The Court also takes note of the UNHCR’s conclusion on the applicants’ claims regarding the risk which they would face if they were to be removed to Iran (see Jabari v. Turkey, no. 40035/98, § 41, ECHR 2000-VIII; NA. v. the United Kingdom, no. 25904/07, § 122, 17 July 2008; Abdolkhani and Karimnia v. Turkey, no. 30471/08, § 82, ECHR 2009‑... (extracts)). The Court observes in this connection that, when the UNHCR interviewed the applicants, it had the opportunity to test the credibility of their fears and the veracity of their account of the circumstances in their home country. Following these interviews, it rejected the applicants’ refugee claims.
It further appears from the United Kingdom Home Office’s Country of Origin Information Report on Iran, dated January 2010, that there is no evidence that returned asylum seekers face any significant problem upon return to Iran (see above).

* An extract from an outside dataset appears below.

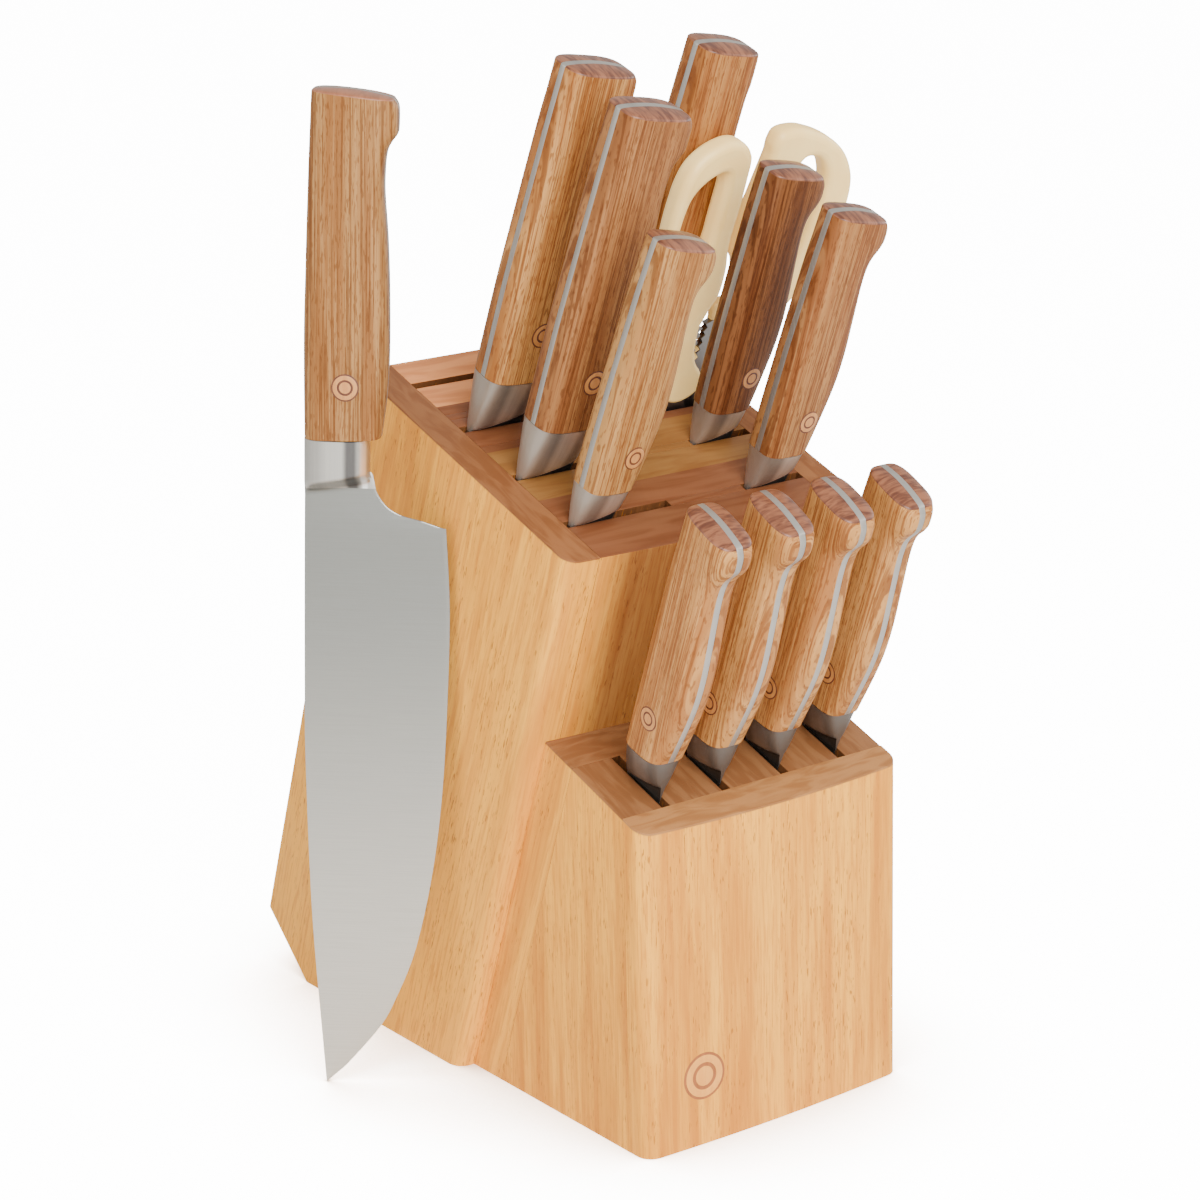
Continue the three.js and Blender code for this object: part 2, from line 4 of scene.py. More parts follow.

Hence, having regard to the foregoing considerations, the Court concludes that the applicants have not established that there are substantial grounds for believing that they would be exposed to a real risk of being ill‑treated or killed, contrary to Articles 2 or 3 of the Convention, if they were to be deported to Iran. Moreover, in these circumstances, the applicants do not have an arguable claim of a breach of the Convention, requiring a remedy under Article 13 of the Convention.
It follows that the application is manifestly ill-founded within the meaning of Article 35 § 3 of the Convention and must be rejected pursuant to Article 35 § 4 of the Convention. Accordingly, it is appropriate to discontinue the application of Rule 39 of the Rules of Court.
For these reasons, the Court unanimously
Declares the application inadmissible.